LKQ (LKQ) CEO Robert Wagman said increased vehicle miles driven is providing a tailwind to their business

“New vehicle sales increased the size of the car park, which equates to more insured cars on the road, the likelihood of increased accidents and more repairs. These trends help drive North American organic growth for parts and services.”

The declining prices the company received for various scrap materials hurt their earnings

“While we have been dealing with falling scrap steel prices for a while, during Q3, we also experienced a material decline in the prices received from other metals that are a residual of our recycling activities, including aluminum, copper, platinum, palladium and rhodium, which were down materially compared to the third quarter of last year.”

LKQ (LKQ) CEO Robert Wagman reminded the investor community of the firm’s mission statement and core competency

“We’re laser-focused on our mission statement of being the leading global value-added distributor of vehicle parts and accessories by offering our customers the most comprehensive available and cost-effective selection of parts solutions, while building strong partnerships with our employees and the communities in which we operate. I am encouraged by the trends in miles driven, the continued growth in the average number of parts per claim, the increase in the per unit share of APU, the increased costs of repairs pushing carriers to seek alternative parts to lower their costs and the consistent pipeline of acquisition opportunities we’re witnessing across all of our business lines.”

The average age of cars on the road in Europe is increasing which benefits LKQ

“The average age of the car part in the UK is 7.8 years old, but it’s expanding.
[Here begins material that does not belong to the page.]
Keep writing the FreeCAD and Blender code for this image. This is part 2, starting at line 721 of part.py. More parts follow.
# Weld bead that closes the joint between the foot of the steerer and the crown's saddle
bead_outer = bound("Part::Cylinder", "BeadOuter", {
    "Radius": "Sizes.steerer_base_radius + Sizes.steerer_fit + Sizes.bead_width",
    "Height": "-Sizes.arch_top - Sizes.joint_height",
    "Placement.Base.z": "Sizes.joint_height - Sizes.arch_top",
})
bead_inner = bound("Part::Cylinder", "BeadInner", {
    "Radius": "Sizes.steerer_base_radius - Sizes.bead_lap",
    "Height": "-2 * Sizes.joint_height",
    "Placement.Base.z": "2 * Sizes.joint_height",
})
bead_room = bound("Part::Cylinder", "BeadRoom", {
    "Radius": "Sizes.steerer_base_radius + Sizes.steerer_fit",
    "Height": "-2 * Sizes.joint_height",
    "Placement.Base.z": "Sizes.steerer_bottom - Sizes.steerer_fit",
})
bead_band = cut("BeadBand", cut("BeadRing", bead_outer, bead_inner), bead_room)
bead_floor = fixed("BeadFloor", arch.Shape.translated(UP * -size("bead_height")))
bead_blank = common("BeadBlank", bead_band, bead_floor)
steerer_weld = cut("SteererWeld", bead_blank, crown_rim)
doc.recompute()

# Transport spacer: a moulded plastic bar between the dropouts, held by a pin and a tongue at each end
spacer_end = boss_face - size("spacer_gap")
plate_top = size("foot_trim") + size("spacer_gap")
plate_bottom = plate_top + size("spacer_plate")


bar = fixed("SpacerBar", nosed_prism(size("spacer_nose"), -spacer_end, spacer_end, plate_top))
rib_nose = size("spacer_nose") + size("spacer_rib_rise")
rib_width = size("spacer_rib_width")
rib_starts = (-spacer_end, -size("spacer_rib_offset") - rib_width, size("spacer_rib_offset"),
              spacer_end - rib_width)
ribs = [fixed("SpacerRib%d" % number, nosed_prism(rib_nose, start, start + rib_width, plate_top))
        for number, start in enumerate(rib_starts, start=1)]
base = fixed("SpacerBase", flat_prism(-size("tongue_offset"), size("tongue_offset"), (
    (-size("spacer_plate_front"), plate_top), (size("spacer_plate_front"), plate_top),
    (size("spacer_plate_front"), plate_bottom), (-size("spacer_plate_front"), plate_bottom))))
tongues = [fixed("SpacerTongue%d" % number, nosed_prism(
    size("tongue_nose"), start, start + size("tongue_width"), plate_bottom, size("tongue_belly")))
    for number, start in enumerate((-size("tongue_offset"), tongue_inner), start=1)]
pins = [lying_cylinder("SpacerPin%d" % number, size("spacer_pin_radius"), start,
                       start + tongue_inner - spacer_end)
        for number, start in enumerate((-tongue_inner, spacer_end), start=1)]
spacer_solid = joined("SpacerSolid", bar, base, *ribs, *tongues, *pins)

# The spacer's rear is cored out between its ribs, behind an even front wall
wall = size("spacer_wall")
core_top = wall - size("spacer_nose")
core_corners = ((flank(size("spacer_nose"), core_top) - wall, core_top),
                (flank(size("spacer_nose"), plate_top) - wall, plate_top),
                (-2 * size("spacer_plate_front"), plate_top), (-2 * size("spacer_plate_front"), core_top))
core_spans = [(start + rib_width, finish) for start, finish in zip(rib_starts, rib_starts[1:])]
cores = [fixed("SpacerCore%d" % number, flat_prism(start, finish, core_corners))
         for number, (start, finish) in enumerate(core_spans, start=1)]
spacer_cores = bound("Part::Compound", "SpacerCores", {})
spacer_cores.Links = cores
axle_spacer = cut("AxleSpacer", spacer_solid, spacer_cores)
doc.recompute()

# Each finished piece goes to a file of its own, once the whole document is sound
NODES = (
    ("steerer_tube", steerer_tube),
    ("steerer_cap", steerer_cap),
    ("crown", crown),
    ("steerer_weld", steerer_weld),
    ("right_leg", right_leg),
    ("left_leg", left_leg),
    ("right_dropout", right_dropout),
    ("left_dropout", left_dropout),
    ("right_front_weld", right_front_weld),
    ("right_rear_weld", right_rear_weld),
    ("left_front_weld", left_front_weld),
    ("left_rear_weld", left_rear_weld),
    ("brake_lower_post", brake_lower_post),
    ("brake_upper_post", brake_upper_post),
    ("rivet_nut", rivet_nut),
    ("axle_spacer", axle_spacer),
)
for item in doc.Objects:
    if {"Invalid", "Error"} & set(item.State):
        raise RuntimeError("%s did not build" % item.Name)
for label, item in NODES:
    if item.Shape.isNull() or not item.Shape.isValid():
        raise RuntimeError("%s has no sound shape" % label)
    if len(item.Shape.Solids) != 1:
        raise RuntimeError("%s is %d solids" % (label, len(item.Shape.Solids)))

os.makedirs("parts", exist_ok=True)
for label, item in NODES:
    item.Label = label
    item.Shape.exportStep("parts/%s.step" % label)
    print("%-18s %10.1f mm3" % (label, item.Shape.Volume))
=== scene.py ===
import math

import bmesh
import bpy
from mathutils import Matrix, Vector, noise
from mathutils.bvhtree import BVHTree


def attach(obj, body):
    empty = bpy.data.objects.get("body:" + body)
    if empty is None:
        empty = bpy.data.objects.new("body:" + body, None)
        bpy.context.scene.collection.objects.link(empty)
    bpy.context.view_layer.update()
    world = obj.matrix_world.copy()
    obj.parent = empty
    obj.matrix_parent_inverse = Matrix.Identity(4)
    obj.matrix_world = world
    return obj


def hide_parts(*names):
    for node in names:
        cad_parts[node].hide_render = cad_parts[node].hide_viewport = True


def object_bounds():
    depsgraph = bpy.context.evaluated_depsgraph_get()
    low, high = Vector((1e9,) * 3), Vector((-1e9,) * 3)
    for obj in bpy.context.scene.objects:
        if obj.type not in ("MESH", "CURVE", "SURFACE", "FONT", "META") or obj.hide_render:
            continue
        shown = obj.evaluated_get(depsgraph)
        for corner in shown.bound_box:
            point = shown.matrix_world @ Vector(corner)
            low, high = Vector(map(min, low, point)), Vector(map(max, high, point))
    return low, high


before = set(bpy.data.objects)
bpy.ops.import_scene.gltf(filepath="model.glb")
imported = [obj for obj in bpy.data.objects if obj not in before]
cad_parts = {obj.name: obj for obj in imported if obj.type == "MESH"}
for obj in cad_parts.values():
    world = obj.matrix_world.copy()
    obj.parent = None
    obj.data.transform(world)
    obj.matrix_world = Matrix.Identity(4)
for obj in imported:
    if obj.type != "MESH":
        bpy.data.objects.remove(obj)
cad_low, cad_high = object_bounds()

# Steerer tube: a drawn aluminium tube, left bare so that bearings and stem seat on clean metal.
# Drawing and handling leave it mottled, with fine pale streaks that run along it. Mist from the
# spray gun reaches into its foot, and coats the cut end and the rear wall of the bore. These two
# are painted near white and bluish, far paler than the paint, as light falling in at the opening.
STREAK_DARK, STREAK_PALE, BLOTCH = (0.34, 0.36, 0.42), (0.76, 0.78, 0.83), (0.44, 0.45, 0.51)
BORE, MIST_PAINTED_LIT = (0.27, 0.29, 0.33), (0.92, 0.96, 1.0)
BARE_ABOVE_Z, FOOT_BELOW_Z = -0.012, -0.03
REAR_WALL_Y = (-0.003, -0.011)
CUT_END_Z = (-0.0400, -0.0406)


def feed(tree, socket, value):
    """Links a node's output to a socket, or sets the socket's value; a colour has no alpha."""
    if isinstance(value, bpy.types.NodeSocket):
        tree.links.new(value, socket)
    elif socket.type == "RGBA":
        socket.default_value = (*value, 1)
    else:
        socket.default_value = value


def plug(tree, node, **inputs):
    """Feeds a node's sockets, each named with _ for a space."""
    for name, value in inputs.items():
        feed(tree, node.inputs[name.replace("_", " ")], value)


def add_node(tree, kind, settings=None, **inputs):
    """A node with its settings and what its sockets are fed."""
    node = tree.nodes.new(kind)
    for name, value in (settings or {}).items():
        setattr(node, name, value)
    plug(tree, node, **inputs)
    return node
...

And on the continent, it’s 8.6 years old and expanding. So we think as these cars get older, it’s going to provide a nice tailwind.”

 

 

 

 

 

Ellie Mae (ELLI) CEO Jonathan Corr said his company continues to benefit from the increased regulation and compliance associated with mortgages

“Shortly after the close the Respa Tila Integrated Mortgage Disclosure rule became effective. We’ve received positive feedback on the comprehensive solutions support and training our team provided customers as they significantly reengineered their business processes to meet these new requirements. The services and education we provided through our readiness initiatives further distinguished Ellie Mae from our competitors and helped build our pipeline of expected customers. With these new regulations in effect and more expect to become over the next couple of years the need for an all-in-one mortgage solution and a team that excels in compliance is greater than ever, and we’re seeing that reflected in the sustained demand for Encompass.”

And they’ve now partnered with both Fannie Mae & Freddie Mac directly

“We’re excited to announce a strategic partnership with Freddie Mac to further integrate their risk management tools into Encompass. These integrations will allow Ellie Mae customers to more easily originate loans within Freddie Mac guideline. You’ll recall that we also announced the strategic partnership with Fannie Mae in July. By partnering with both GSEs we’re making the entire loan process even easier for our lenders from application to post-closing.”
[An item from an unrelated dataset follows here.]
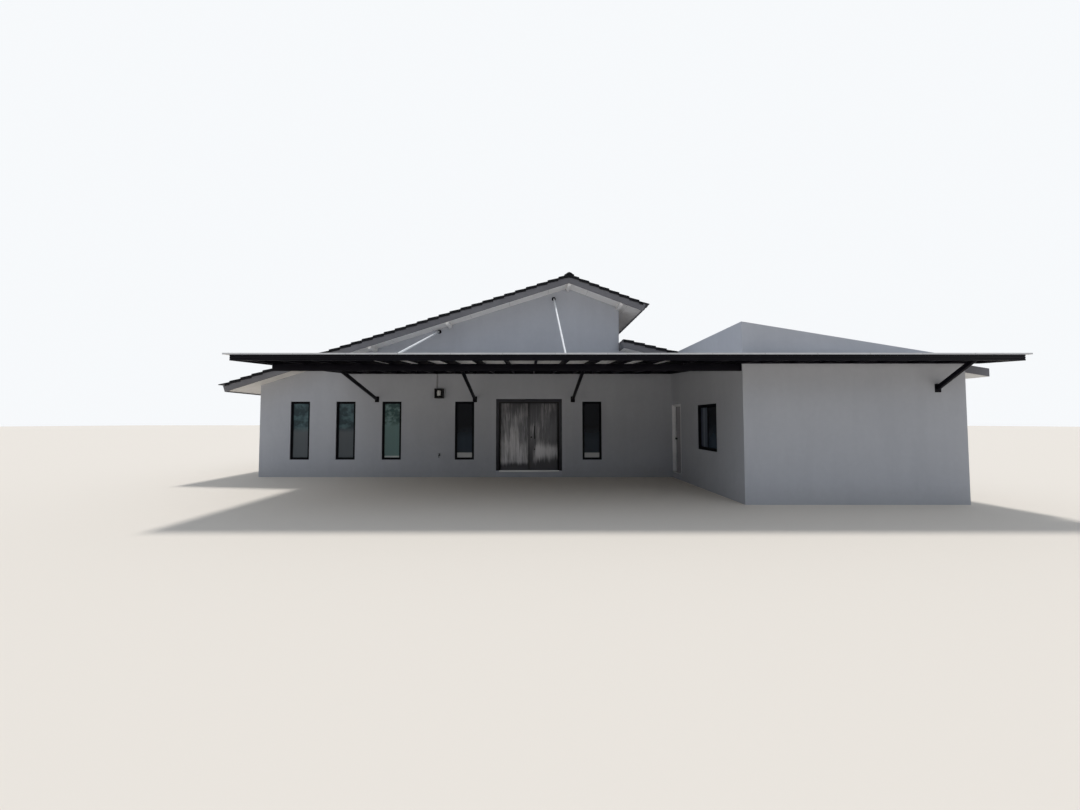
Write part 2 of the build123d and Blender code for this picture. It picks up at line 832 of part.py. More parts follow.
with BuildPart() as main_door_frame:
    with BuildSketch(facing_front(inner_y)):
        outline(
            (-door_half, floor_level), (-door_half, door_head),
            (door_half, door_head), (door_half, floor_level),
            (stop_half, floor_level), (stop_half, door_head - door_frame_face),
            (-stop_half, door_head - door_frame_face), (-stop_half, floor_level),
        )
    extrude(amount=wall_thickness)
    with BuildSketch(facing_front(leaf_y0 - leaf_gap)):
        outline(
            (-stop_half, floor_level), (-stop_half, door_head - door_frame_face),
            (stop_half, door_head - door_frame_face), (stop_half, floor_level),
            (stop_half - door_stop, floor_level),
            (stop_half - door_stop, door_head - door_frame_face - door_stop),
            (door_stop - stop_half, door_head - door_frame_face - door_stop),
            (door_stop - stop_half, floor_level),
        )
    extrude(amount=leaf_thickness)
    for side in (-1, 1):
        knuckles(side * hinge_x, side, 0, hinge_length / 2)
main_door_frame.part.label = "main_door_frame"


def main_leaf(side):
    """Door leaf on one side of the middle, with its hinge knuckles."""
    x0, x1 = sorted((side * leaf_gap / 2, side * leaf_outer))
    block(x0, x1, leaf_y0, inner_y, leaf_foot, leaf_head)
    knuckles(side * hinge_x, -side, hinge_length / 2 + running_gap, hinge_length)


with BuildPart() as main_door_leaf_left:
    main_leaf(-1)
main_door_leaf_left.part.label = "main_door_leaf_left"

with BuildPart() as main_door_leaf_right:
    main_leaf(1)
main_door_leaf_right.part.label = "main_door_leaf_right"

pull_z = floor_level + pull_height
with BuildPart() as main_door_pull:
    with BuildSketch(Plane.XY.offset(pull_z - pull_length / 2)):
        with Locations((pull_inset, leaf_y0 - pull_standoff)):
            Circle(pull_radius)
    extrude(amount=pull_length)
    with BuildSketch(facing_front(leaf_y0)):
        with Locations((pull_inset, pull_z)):
            with GridLocations(0, pull_post_spread, 1, 2):
                Circle(pull_post_radius)
    extrude(amount=pull_standoff)
main_door_pull.part.label = "main_door_pull"

lock_z = floor_level + lock_height
with BuildPart() as main_door_lock:
    with BuildSketch(facing_front(leaf_y0)):
        with Locations((lock_inset, lock_z)):
            Circle(lock_radius)
    extrude(amount=lock_reach)
main_door_lock.part.label = "main_door_lock"

# Side door in the annex, hinged on its front edge and opening inwards
side_inner_x = corner_reach + wall_thickness
side_leaf_x = side_inner_x - leaf_thickness
side_stop_y0 = side_door_y + side_frame_face
side_stop_y1 = front_y - side_frame_face
side_hinge_y = side_stop_y0 + leaf_gap / 2
side_hinge_x = side_inner_x + hinge_radius + running_gap


def side_knuckles(side, low, high):
    """Hinge knuckles of the side door, with a flap towards one side."""
    for hinge_z in hinge_heights:
        z = floor_level + hinge_z + low
        with BuildSketch(Plane.XY.offset(z)) as profile:
            with Locations((side_hinge_x, side_hinge_y)):
                Circle(hinge_radius)
            with Locations((side_inner_x + hinge_flap_thickness / 2, side_hinge_y + side * hinge_flap / 2)):
                Rectangle(hinge_flap_thickness, hinge_flap)
        extrude(profile.sketch, amount=high - low)


with BuildPart() as side_door_frame:
    with BuildSketch(facing_right(corner_reach)):
        outline(
            (side_door_y, floor_level), (side_door_y, side_head),
            (front_y, side_head), (front_y, floor_level),
            (side_stop_y1, floor_level), (side_stop_y1, side_head - side_frame_face),
            (side_stop_y0, side_head - side_frame_face), (side_stop_y0, floor_level),
        )
    extrude(amount=wall_thickness)
    with BuildSketch(facing_right(side_leaf_x - leaf_gap - leaf_thickness)):
        outline(
            (side_stop_y0, floor_level), (side_stop_y0, side_head - side_frame_face),
            (side_stop_y1, side_head - side_frame_face), (side_stop_y1, floor_level),
            (side_stop_y1 - side_stop, floor_level),
            (side_stop_y1 - side_stop, side_head - side_frame_face - side_stop),
            (side_stop_y0 + side_stop, side_head - side_frame_face - side_stop),
            (side_stop_y0 + side_stop, floor_level),
        )
    extrude(amount=leaf_thickness)
    side_knuckles(-1, 0, hinge_length / 2)
side_door_frame.part.label = "side_door_frame"

with BuildPart() as side_door_leaf:
    block(
        side_leaf_x, side_inner_x, side_stop_y0 + leaf_gap, side_stop_y1 - leaf_gap,
        leaf_foot, side_head - side_frame_face - leaf_gap,
    )
    side_knuckles(1, hinge_length / 2 + running_gap, hinge_length)
side_door_leaf.part.label = "side_door_leaf"

with BuildPart() as side_door_knob:
    with BuildSketch(facing_right(side_leaf_x)):
        with Locations((side_stop_y1 - leaf_gap - side_knob_inset, floor_level + side_knob_height)):
            Circle(side_knob_radius)
    extrude(amount=-side_knob_reach)
side_door_knob.part.label = "side_door_knob"

# Lamp, its conduit and the tap, all on the front wall
lamp_half = lamp_width / 2
lamp_z = porch_level + lamp_height
lamp_foot = lamp_z - lamp_body_height / 2
lamp_head = lamp_z + lamp_body_height / 2
lamp_middle_y = front_y - (lamp_depth + lamp_bar) / 2
socket_z = lamp_foot + lamp_bar
tap_z = porch_level + tap_height
with BuildPart() as wall_lamp:
    block(lamp_x - lamp_half, lamp_x + lamp_half, front_y - lamp_depth, front_y, lamp_foot, lamp_head)
    block(
        lamp_x - lamp_half + lamp_bar, lamp_x + lamp_half - lamp_bar,
        front_y - lamp_depth, front_y - lamp_bar, socket_z, lamp_head - lamp_bar,
        mode=Mode.SUBTRACT,
    )
    with BuildSketch(Plane.XY.offset(socket_z)):
        with Locations((lamp_x, lamp_middle_y)):
            Circle(socket_radius)
    extrude(amount=socket_height)
wall_lamp.part.label = "wall_lamp"

with BuildPart() as lamp_glass:
    with BuildSketch(Plane.XY.offset(socket_z + socket_height)):
        with Locations((lamp_x, lamp_middle_y)):
            Circle(drum_radius)
    extrude(amount=lamp_body_height - 2 * lamp_bar - socket_height)
lamp_glass.part.label = "lamp_glass"

with BuildPart() as lamp_conduit:
    with BuildSketch(Plane.XY.offset(lamp_head)):
        with Locations((conduit_x, front_y - conduit_radius)):
            Circle(conduit_radius)
    extrude(amount=awning_under(back_beam_y) - lamp_head)
lamp_conduit.part.label = "lamp_conduit"

tap_end_y = front_y - tap_reach + tap_radius + tap_collar
stem_y = front_y - tap_stem_reach
with BuildPart() as garden_tap:
    with BuildSketch(facing_front(front_y)):
        with Locations((tap_x, tap_z)):
            Circle(tap_flange_radius)
    extrude(amount=tap_flange_thickness)
    with BuildSketch(facing_front(front_y)):
        with Locations((tap_x, tap_z)):
            Circle(tap_radius)
    extrude(amount=tap_reach)
    with BuildSketch(Plane.XY.offset(tap_z - tap_drop)):
        with Locations((tap_x, tap_end_y)):
            Circle(tap_spout_radius)
    extrude(amount=tap_drop)
    with BuildSketch(Plane.XY.offset(tap_z - tap_drop)):
        with Locations((tap_x, tap_end_y)):
            Circle(tap_spout_radius + tap_collar)
    extrude(amount=tap_collar_height)
    with BuildSketch(Plane.XY.offset(tap_z)):
        with Locations((tap_x, stem_y)):
            Circle(tap_stem_radius)
    extrude(amount=tap_stem_height)
    with BuildSketch(Plane.XY.offset(tap_z + tap_stem_height)):
        with Locations((tap_x, stem_y)):
            SlotOverall(tap_lever, tap_lever_width)
    extrude(amount=tap_lever_thickness)
garden_tap.part.label = "garden_tap"

sub_parts = (
    floor_slab, annex_floor,
    front_wall_left, front_wall_over_door, front_wall_right, party_wall,
    back_wall, left_wall, right_wall, clerestory_wall,
    left_roof_deck, left_roof_tiles, upper_roof_deck, upper_roof_tiles, lower_roof_deck, lower_roof_tiles,
    ridge_cap, left_verge_boards, upper_verge_boards, lower_verge_boards, eave_boards,
    upper_soffit, lower_soffit, purlin_ends,
    annex_side_wall, annex_wall_over_door, annex_front_wall, annex_right_wall,
    annex_roof_deck, annex_coping, annex_eave_box,
    awning_front_beam, awning_side_beams, awning_wall_beams, awning_corner_beam, awning_main_beam,
    awning_rafters, awning_deck, wall_braces, brace_plates,
    tie_rods, tie_rod_wall_brackets, tie_rod_deck_brackets,
    narrow_window_frames, narrow_window_glass, wide_window_frames, wide_window_glass,
    main_door_frame, main_door_leaf_left, main_door_leaf_right, main_door_pull, main_door_lock,
    side_door_frame, side_door_leaf, side_door_knob,
    wall_lamp, lamp_glass, lamp_conduit, garden_tap,
)

os.makedirs("parts", exist_ok=True)
for sub_part in sub_parts:
    export_step(sub_part.part, f"parts/{sub_part.part.label}.step")
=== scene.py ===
# %% [markdown]
# # A bungalow with a hung steel awning
#
# The walls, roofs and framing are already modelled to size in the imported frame. This lesson dresses them:
# it lays real tiles on the roofs, fits the windows and the doors with their furniture, and gives every
# surface a finish of its own. All lengths are in metres, +X is to the right, +Y to the back and +Z up.

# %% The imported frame
import math
import random

import bpy
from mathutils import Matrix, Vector


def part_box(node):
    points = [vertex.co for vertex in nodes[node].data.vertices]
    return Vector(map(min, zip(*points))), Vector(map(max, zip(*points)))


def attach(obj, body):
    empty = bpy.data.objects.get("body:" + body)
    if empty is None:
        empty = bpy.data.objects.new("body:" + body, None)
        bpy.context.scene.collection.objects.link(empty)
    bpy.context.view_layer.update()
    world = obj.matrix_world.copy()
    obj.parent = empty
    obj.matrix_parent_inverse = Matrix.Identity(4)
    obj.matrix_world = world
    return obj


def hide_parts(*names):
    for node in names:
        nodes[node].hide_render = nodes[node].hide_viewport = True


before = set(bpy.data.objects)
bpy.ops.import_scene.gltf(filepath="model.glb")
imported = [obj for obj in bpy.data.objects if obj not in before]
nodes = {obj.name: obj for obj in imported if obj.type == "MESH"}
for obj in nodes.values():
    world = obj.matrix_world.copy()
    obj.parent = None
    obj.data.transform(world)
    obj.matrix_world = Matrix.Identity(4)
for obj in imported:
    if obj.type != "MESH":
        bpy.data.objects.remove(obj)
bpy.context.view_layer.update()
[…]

Ellie Mae (ELLI) CEO Jonathan Corr discussed how he thinks about when to raise prices on his software

“Historically, we have raised prices on base fees and loan fees, over time as we’ve added more and more value to the platform. We don’t take a position, although obviously we have a big position in the market and a big market share. We don’t use that to just raise the prices based on our market pie, we really look to as we’re adding more value to the platform, raise those fees over time and over last four years the base fee has just gone from 50 to 60 to 70 it was up to 75 for new customers as of — earlier in 2015. And we’ll keep doing that and the idea is again adding greater value rather than using our pricing power, is our approach.”

 

 

 

Distribution Now (DNOW) CEO Robert Workman says many of their manufacturers of steel pipe are in distress after steel prices went below their 2009 low

“We have begun to see some bankruptcies from the pipe mills and further shutdowns. I would like to think that we are near the lows regarding steel prices, but the factors previously mentioned make it difficult to predict our manufacturers’ price bottom or their input costs.”

“Regarding the market environment, we are in a decline like no other I have experienced, not only in my 24 years in this business, but also as a kid growing up in the energy industry. I was born and raised in a small town in the Permian Basin where my parents owned an oilfield service company. I never thought the market could decline again as sharply and severely as it did in the 1980s while I watched my parents struggle to make payroll, but I have clearly been proven wrong. We continue to see rig counts being reduced, projects being canceled, budgets being slashed, and inventory being cannibalized.”